▸ **Given instruction**
Write out again, unaltered, the lines from the start through the line containing "PRESS_CLEARANCE = 0.3 * MM".

----------

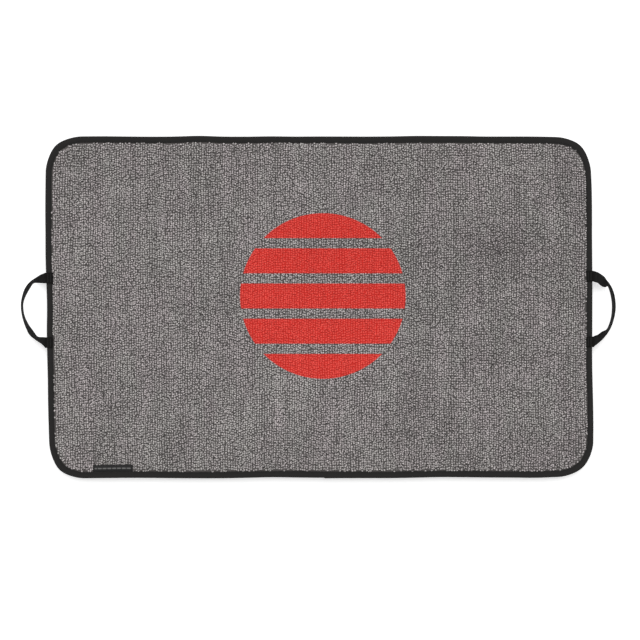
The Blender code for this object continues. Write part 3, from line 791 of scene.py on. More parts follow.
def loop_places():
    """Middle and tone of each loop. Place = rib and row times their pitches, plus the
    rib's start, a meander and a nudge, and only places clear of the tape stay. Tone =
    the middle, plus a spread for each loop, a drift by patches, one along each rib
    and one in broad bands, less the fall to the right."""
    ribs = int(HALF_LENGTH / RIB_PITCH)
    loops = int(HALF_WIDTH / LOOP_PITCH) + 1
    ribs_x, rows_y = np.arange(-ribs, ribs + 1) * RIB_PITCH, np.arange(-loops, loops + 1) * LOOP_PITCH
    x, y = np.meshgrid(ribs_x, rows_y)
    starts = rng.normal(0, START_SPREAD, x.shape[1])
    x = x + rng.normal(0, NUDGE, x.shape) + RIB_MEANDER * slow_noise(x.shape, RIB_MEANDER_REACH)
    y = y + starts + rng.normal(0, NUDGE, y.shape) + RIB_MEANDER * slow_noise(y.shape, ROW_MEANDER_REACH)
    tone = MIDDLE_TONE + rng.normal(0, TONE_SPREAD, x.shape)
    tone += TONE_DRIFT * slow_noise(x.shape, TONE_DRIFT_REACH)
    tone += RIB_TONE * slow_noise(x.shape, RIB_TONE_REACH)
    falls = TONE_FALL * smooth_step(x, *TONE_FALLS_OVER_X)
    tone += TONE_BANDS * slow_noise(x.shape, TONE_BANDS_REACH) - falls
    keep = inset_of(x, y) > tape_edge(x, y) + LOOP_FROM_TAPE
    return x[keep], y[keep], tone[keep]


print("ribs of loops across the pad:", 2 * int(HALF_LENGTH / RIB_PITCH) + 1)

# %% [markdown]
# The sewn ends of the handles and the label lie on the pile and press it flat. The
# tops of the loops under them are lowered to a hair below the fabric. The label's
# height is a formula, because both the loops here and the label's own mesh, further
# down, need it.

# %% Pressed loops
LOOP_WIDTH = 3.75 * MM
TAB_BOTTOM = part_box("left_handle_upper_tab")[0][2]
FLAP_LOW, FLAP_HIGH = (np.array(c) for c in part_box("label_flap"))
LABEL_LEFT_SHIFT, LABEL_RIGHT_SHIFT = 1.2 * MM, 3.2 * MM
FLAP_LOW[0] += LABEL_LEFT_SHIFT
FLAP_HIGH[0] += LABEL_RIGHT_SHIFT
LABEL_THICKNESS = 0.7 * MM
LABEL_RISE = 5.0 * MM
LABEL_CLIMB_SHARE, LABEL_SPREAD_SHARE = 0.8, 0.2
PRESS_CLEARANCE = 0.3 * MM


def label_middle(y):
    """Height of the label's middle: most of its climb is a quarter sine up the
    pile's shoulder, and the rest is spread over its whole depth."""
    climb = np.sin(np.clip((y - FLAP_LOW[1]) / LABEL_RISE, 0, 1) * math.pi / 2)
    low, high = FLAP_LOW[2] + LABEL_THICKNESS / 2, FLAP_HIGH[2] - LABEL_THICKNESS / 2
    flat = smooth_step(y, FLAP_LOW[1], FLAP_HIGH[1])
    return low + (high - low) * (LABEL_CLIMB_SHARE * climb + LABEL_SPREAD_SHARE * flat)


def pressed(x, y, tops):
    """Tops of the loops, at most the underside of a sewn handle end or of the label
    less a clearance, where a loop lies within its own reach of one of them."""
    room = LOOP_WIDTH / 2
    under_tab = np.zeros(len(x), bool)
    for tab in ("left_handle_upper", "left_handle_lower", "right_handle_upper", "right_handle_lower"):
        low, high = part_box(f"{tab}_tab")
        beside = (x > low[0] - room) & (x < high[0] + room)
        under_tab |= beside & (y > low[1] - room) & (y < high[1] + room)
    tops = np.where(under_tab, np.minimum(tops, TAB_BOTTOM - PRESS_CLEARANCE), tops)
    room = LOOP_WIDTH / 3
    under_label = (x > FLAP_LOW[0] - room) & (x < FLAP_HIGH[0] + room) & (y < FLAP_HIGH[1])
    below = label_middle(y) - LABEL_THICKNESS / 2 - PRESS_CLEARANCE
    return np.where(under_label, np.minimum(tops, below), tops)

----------

▸ **Exercise answer**
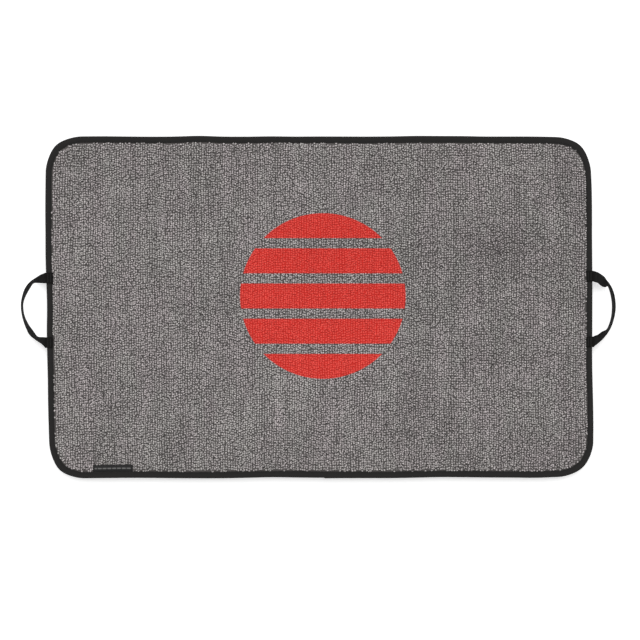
The Blender code for this object continues. Write part 3, from line 791 of scene.py on. More parts follow.
def loop_places():
    """Middle and tone of each loop. Place = rib and row times their pitches, plus the
    rib's start, a meander and a nudge, and only places clear of the tape stay. Tone =
    the middle, plus a spread for each loop, a drift by patches, one along each rib
    and one in broad bands, less the fall to the right."""
    ribs = int(HALF_LENGTH / RIB_PITCH)
    loops = int(HALF_WIDTH / LOOP_PITCH) + 1
    ribs_x, rows_y = np.arange(-ribs, ribs + 1) * RIB_PITCH, np.arange(-loops, loops + 1) * LOOP_PITCH
    x, y = np.meshgrid(ribs_x, rows_y)
    starts = rng.normal(0, START_SPREAD, x.shape[1])
    x = x + rng.normal(0, NUDGE, x.shape) + RIB_MEANDER * slow_noise(x.shape, RIB_MEANDER_REACH)
    y = y + starts + rng.normal(0, NUDGE, y.shape) + RIB_MEANDER * slow_noise(y.shape, ROW_MEANDER_REACH)
    tone = MIDDLE_TONE + rng.normal(0, TONE_SPREAD, x.shape)
    tone += TONE_DRIFT * slow_noise(x.shape, TONE_DRIFT_REACH)
    tone += RIB_TONE * slow_noise(x.shape, RIB_TONE_REACH)
    falls = TONE_FALL * smooth_step(x, *TONE_FALLS_OVER_X)
    tone += TONE_BANDS * slow_noise(x.shape, TONE_BANDS_REACH) - falls
    keep = inset_of(x, y) > tape_edge(x, y) + LOOP_FROM_TAPE
    return x[keep], y[keep], tone[keep]


print("ribs of loops across the pad:", 2 * int(HALF_LENGTH / RIB_PITCH) + 1)

# %% [markdown]
# The sewn ends of the handles and the label lie on the pile and press it flat. The
# tops of the loops under them are lowered to a hair below the fabric. The label's
# height is a formula, because both the loops here and the label's own mesh, further
# down, need it.

# %% Pressed loops
LOOP_WIDTH = 3.75 * MM
TAB_BOTTOM = part_box("left_handle_upper_tab")[0][2]
FLAP_LOW, FLAP_HIGH = (np.array(c) for c in part_box("label_flap"))
LABEL_LEFT_SHIFT, LABEL_RIGHT_SHIFT = 1.2 * MM, 3.2 * MM
FLAP_LOW[0] += LABEL_LEFT_SHIFT
FLAP_HIGH[0] += LABEL_RIGHT_SHIFT
LABEL_THICKNESS = 0.7 * MM
LABEL_RISE = 5.0 * MM
LABEL_CLIMB_SHARE, LABEL_SPREAD_SHARE = 0.8, 0.2
PRESS_CLEARANCE = 0.3 * MM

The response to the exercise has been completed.